La bibliothèque de l'Assemblée nationale
Jean Marchand
Au cours des dernières années, le Bulletin a, bien des fois, rendu compte des monographies que l'Allemagne, l'Autriche, l'Italie et l'Angleterre ont consacrées à leurs principales bibliothèques. Qu'attendions-nous, en France, pour suivre leur exemple ? Grâce à Jean Marchand et aux Bibliophiles de Guyenne, voici comblé le vœu de tous les amis des livres pour l'une des plus belles et des plus originales de nos bibliothèques.
Par la richesse de ses collections et par la manière dont elles ont été rassemblées, la Bibliothèque de l'Assemblée nationale justifie les amples recherches dont son ancien bibliothécaire, Jean Marchand, livre aujourd'hui l'essentiel, prenant soin d'ailleurs, avec la conscience du chartiste, de définir par un sous-titre les limites qu'il s'est assigné : « histoire de ses origines, de sa constitution officielle et de ses développements, sous l'administration de Camus et de Druon, jusqu'à la construction de la bibliothèque actuelle. » Ce n'est donc pas une monographie générale qui nous est offerte, ni la description systématique des fonds, ni l'inventaire des plus beaux livres, mais l'histoire d'une période particulière. L'ouvrage gagne en profondeur ce qu'il perd en surface.
Le chapitre le plus vivant concerne Camus, qui cumula ses fonctions d'archiviste et de bibliothécaire avec celles de président du Conseil des Cinq-Cents. Il refusa le portefeuille de ministre des finances pour ne pas abandonner ses livres et ses archives. Avocat du clergé de France au Parlement de Paris avant la Révolution, Camus se distingua à la Constituante et à la Convention. Bien que les circonstances l'aient empêché de participer au vote sur la mort de Louis XVI, il tint à déclarer qu'il s'y serait associé de bon coeur et il accepta la plus dangereuse des missions : signifier à Dumouriez que le gouvernement met fin à ses services. Le général jeta le malheureux émissaire dans un cachot où il resta trois ans. C'est là qu'il écrivit son Manuel d'Épictète avec de la suie délayée, à l'aide d'un cure-dents. Ce texte est fièrement daté du 889e jour de sa captivité, l'an III de la République.

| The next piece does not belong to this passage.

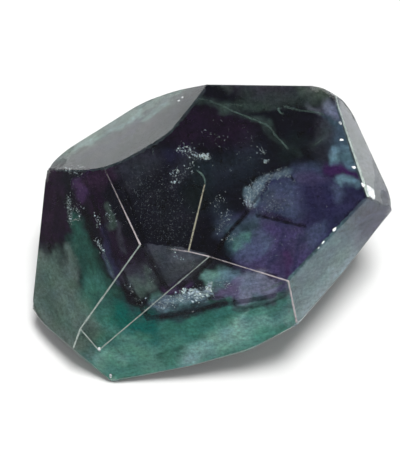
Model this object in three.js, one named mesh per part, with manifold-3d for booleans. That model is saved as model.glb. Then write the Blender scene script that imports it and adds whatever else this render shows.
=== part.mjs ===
// A fluorite freeform: one palm-sized lump of banded fluorite, cut and polished by hand on
// flat laps. It lies on its flat base. Millimetres, +Z up, -Y is the front. The origin is on
// the base, under the middle of the stone's box.

import * as THREE from 'three';
import { mergeVertices } from 'three/addons/utils/BufferGeometryUtils.js';
import Module from 'manifold-3d';

// Driving dimensions
const baseHeight = 0;        // height of the ground base
const skirtDepth = 40;       // how far the uncut blank reaches below the base
const cutterSize = 400;      // side of the blocks that cut the lower walls and the base
const mergeTolerance = 1e-4; // corners closer together than this are one corner

// Corners of the polished upper faces: [right, back, up].
// The girdle is the outermost ring, where the upper faces meet the lower walls.
const girdle = {
  leftShoulder: [-34.5, 14, 32.5],
  leftShoulderBack: [-31.5, 18, 31.5],
  backLeft: [-13, 29, 35],
  backLeftHigh: [-5.5, 30.5, 38.5],
  backPeak: [1.5, 30, 43.5],
  backRight: [27, 32, 37.5],
  rightShoulder: [30.5, 30.5, 36.5],
  rightShoulderFront: [34, 29, 32.5],
  rightTipBack: [43.5, 9, 27],
  rightTip: [43.5, 6, 28],
  rightMid: [32.5, -7.5, 23],
  frontRight: [22, -19, 20.5],
  frontMid: [12, -23, 13],
  frontLow: [-2.5, -26, 7],
  toe: [-21, -28.5, 1.5],
  toeLeft: [-29.5, -22.5, 10],
  heelFront: [-36.5, -16.5, 8.5],
  heelBack: [-39.5, -12.5, 8.5],
};

// Corners inside the girdle, on top of the stone.
const crown = {
  bevelFold: [-21, 11, 43],
  crest: [-8.5, 16.5, 46.5],
  crestBack: [-3.5, 22.5, 45],
  tableLeft: [-13, -5.5, 39],
  tableMid: [-2.5, -7.2, 39.7],
  tableFront: [2, -8, 38.5],
  tableRight: [19.5, -12, 32.5],
  tableCentre: [1, 6.5, 44.5],
  rightApex: [37.5, 6.5, 35.5],
  rightBrow: [32, 24.5, 36.5],
  stripLeft: [-27.5, -19, 15.5],
  stripFront: [-23.5, -23, 10.5],
};

// Polished faces, each a ring of corners going anticlockwise as seen from above.
// A ring starts at the corner that its triangles fan out from.
const upperFaces = {
  leftBackBevel: ['backLeft', 'leftShoulderBack', 'leftShoulder', 'bevelFold', 'crest',
    'crestBack', 'backPeak', 'backLeftHigh'],
  tableLeftFace: ['bevelFold', 'tableLeft', 'tableMid', 'tableCentre', 'crest'],
  tableBackFace: ['tableCentre', 'rightApex', 'rightBrow', 'rightShoulder', 'backRight',
    'backPeak', 'crestBack', 'crest'],
  tableRightFace: ['tableFront', 'tableRight', 'rightApex', 'tableCentre', 'tableMid'],
  frontStrip: ['tableMid', 'tableLeft', 'stripLeft', 'stripFront', 'tableFront'],
  leftFace: ['stripLeft', 'tableLeft', 'bevelFold', 'leftShoulder', 'heelBack', 'heelFront',
    'toeLeft'],
  toeFace: ['toeLeft', 'toe', 'stripFront', 'stripLeft'],
  frontFace: ['stripFront', 'toe', 'frontLow', 'frontMid', 'frontRight', 'tableRight',
    'tableFront'],
  rightFrontBevel: ['tableRight', 'frontRight', 'rightMid', 'rightTip', 'rightApex'],
  rightBackBevel: ['rightApex', 'rightTip', 'rightTipBack', 'rightShoulderFront',
    'rightShoulder', 'rightBrow'],
};

// Lower walls, each cut from the girdle between two corners and leaning in under the stone.
// drop starts the cut a little below the girdle, lean is in degrees from upright.
const lowerWalls = [
  { from: 'heelBack', to: 'leftShoulder', lean: 14, drop: 1 },
  { from: 'leftShoulderBack', to: 'backLeft', lean: 12, drop: 1 },
  { from: 'backLeft', to: 'backRight', lean: 14, drop: 3 },
  { from: 'backRight', to: 'rightShoulderFront', lean: 20, drop: 1.5 },
  { from: 'rightShoulderFront', to: 'rightTipBack', lean: 22, drop: 1 },
  { from: 'rightTip', to: 'frontRight', lean: 30, drop: 2 },
  { from: 'frontRight', to: 'frontMid', lean: 33, drop: 1 },
  { from: 'frontMid', to: 'toe', lean: 42, drop: 2 },
  { from: 'toe', to: 'heelFront', lean: 40, drop: 1 },
  { from: 'heelFront', to: 'heelBack', lean: 36, drop: 1 },
];

const corners = { ...girdle, ...crown };
const wasm = await Module();
wasm.setup();

function toSolid(geometry) {
  const bare = geometry.clone();
  bare.deleteAttribute('normal');
  bare.deleteAttribute('uv');
  const merged = mergeVertices(bare, mergeTolerance);
  return new wasm.Manifold(new wasm.Mesh({
    numProp: 3,
    vertProperties: new Float32Array(merged.attributes.position.array),
    triVerts: new Uint32Array(merged.index.array),
  }));
}

function toGeometry(solid) {
  const mesh = solid.getMesh();
  const geometry = new THREE.BufferGeometry();
  geometry.setAttribute('position', new THREE.BufferAttribute(mesh.vertProperties, 3));
  geometry.setIndex(new THREE.BufferAttribute(mesh.triVerts, 1));
  geometry.computeVertexNormals();
  return geometry;
}

// The blank: the polished upper faces on an upright skirt that reaches below the base.
function makeBlank() {
  const triangles = [];
  for (const ring of Object.values(upperFaces)) {
    for (let i = 1; i < ring.length - 1; i += 1) {
      triangles.push(corners[ring[0]], corners[ring[i]], corners[ring[i + 1]]);
    }
  }
  const ring = Object.values(girdle);
  const foot = ring.map(([x, y]) => [x, y, baseHeight - skirtDepth]);
  for (let i = 0; i < ring.length; i += 1) {
    const next = (i + 1) % ring.length;
    triangles.push(ring[i], ring[next], foot[i]);
    triangles.push(ring[next], foot[next], foot[i]);
    if (i > 0 && next > 0) triangles.push(foot[0], foot[i], foot[next]);
  }
  const geometry = new THREE.BufferGeometry();
  geometry.setAttribute('position', new THREE.Float32BufferAttribute(triangles.flat(), 3));
  return geometry;
}

// A block whose inner face is the wall's plane: everything outside that plane is cut away.
function makeWallCutter({ from, to, lean, drop }) {
  const start = new THREE.Vector3(...corners[from]);
  const end = new THREE.Vector3(...corners[to]);
  const along = end.clone().sub(start).normalize();
  const outward = new THREE.Vector3(-along.y, along.x, 0).normalize();
  const tilt = THREE.MathUtils.degToRad(lean);
  const normal = outward.multiplyScalar(Math.cos(tilt));
  normal.z = -Math.sin(tilt);
  normal.addScaledVector(along, -normal.dot(along)).normalize();
  const block = new THREE.BoxGeometry(cutterSize, cutterSize, cutterSize);
  block.translate(0, 0, cutterSize / 2);
  const upward = new THREE.Vector3(0, 0, 1);
  block.applyQuaternion(new THREE.Quaternion().setFromUnitVectors(upward, normal));
  block.translate(start.x, start.y, start.z - drop);
  return block;
}

function makeBaseCutter() {
  const block = new THREE.BoxGeometry(cutterSize, cutterSize, cutterSize);
  block.translate(0, 0, baseHeight - cutterSize / 2);
  return block;
}

function makeStone() {
  let stone = toSolid(makeBlank());
  for (const wall of lowerWalls) {
    stone = stone.subtract(toSolid(makeWallCutter(wall)));
  }
  stone = stone.subtract(toSolid(makeBaseCutter()));
  const geometry = toGeometry(stone);
  geometry.computeBoundingBox();
  const middle = geometry.boundingBox.getCenter(new THREE.Vector3());
  geometry.translate(-middle.x, -middle.y, 0);
  return geometry;
}

// Polished fluorite: dark green with a purple cast, glossy, not a metal.
const polishedFluorite = new THREE.MeshStandardMaterial({
  color: 0x2c4a4a,
  roughness: 0.08,
  metalness: 0,
});

const fluoriteFreeform = new THREE.Mesh(makeStone(), polishedFluorite);
fluoriteFreeform.name = 'fluorite_freeform';

const group = new THREE.Group();
group.add(fluoriteFreeform);

export default group;
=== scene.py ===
import math
import random

import bmesh
import bpy
import numpy as np
from mathutils import Matrix, Vector, geometry, noise
from mathutils.bvhtree import BVHTree


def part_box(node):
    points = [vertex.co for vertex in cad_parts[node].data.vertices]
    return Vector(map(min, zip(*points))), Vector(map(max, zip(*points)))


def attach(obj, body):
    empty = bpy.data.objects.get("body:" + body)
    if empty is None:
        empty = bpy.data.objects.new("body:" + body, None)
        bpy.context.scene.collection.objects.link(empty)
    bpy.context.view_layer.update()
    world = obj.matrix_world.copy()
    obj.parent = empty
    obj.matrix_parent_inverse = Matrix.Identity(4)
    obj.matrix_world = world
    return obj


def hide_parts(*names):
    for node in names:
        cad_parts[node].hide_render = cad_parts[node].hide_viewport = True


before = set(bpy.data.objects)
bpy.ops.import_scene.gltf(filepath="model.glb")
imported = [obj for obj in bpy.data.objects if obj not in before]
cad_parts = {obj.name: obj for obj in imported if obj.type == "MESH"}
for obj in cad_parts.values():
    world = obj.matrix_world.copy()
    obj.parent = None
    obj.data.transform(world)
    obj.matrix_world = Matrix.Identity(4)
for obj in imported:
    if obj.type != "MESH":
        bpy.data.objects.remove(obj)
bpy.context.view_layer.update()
print("frame loaded")

mm = 0.001
noise.seed_set(7)
scene = bpy.context.scene
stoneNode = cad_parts["fluorite_freeform"]
boxLow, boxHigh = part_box("fluorite_freeform")
boxSize = boxHigh - boxLow
stoneMiddle = (boxLow + boxHigh) / 2


# a place in the stone's own box: shares of its width, depth and height
def inBox(right, back, up):
    return boxLow + Vector((right * boxSize.x, back * boxSize.y, up * boxSize.z))


# sRGB hex to linear colour
def linear(hexColour):
    channels = [int(hexColour[i:i + 2], 16) / 255 for i in (1, 3, 5)]
    curve = [c / 12.92 if c <= 0.04045 else ((c + 0.055) / 1.055) ** 2.4 for c in channels]
    return (*curve, 1.0)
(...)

Libéré en échange de Madame Royale, il est reçu triomphalement à la Convention, le jour où celle-ci cédait la place au Conseil des Cinq-Cents, dont il est nommé membre de droit et bientôt président. Élu membre de l'Institut, il reprend en mains la bibliothèque. Il joignait à ses talents d'organisateur les goûts du bibliophile : « Après le choix des livres et des éditions, dit-il, je n'ai pas été indifférent à la beauté des exemplaires. La beauté du caractère ou du papier ne supplée certainement pas au défaut de bonne qualité du livre, mais elle n'y nuit pas non plus : elle ajoute le plaisir des yeux au plaisir de l'esprit. »
Intransigeant dès que les intérêts de la bibliothèque étaient en jeu, Camus préféra démissionner plutôt que de céder les locaux qu'elle occupait dans l'hôtel de Lassay pour le logement du corps législatif, en 1804. Son successeur Druon, ancien bénédictin, à défaut du relief de Camus, possédait les qualités traditionnelles du parfait bibliothécaire. Jean Marchand suit pas à pas sa gestion jusqu'à 1834, date du transfert de la bibliothèque dans le magnifique vaisseau peint par Delacroix. Les derniers chapitres du livre fournissent une utile documentation sur les dépôts littéraires où furent puisés les principaux éléments de la richesse des fonds anciens.
A défaut de notices sur les plus beaux livres de la bibliothèque, on trouvera la reproduction des plus célèbres d'entre eux dans les vingt planches qui ornent l'ouvrage : Procès de Jeanne d'Arc, Bible de Mayence de 1462, manuscrit autographe de la Nouvelle Héloïse, notamment.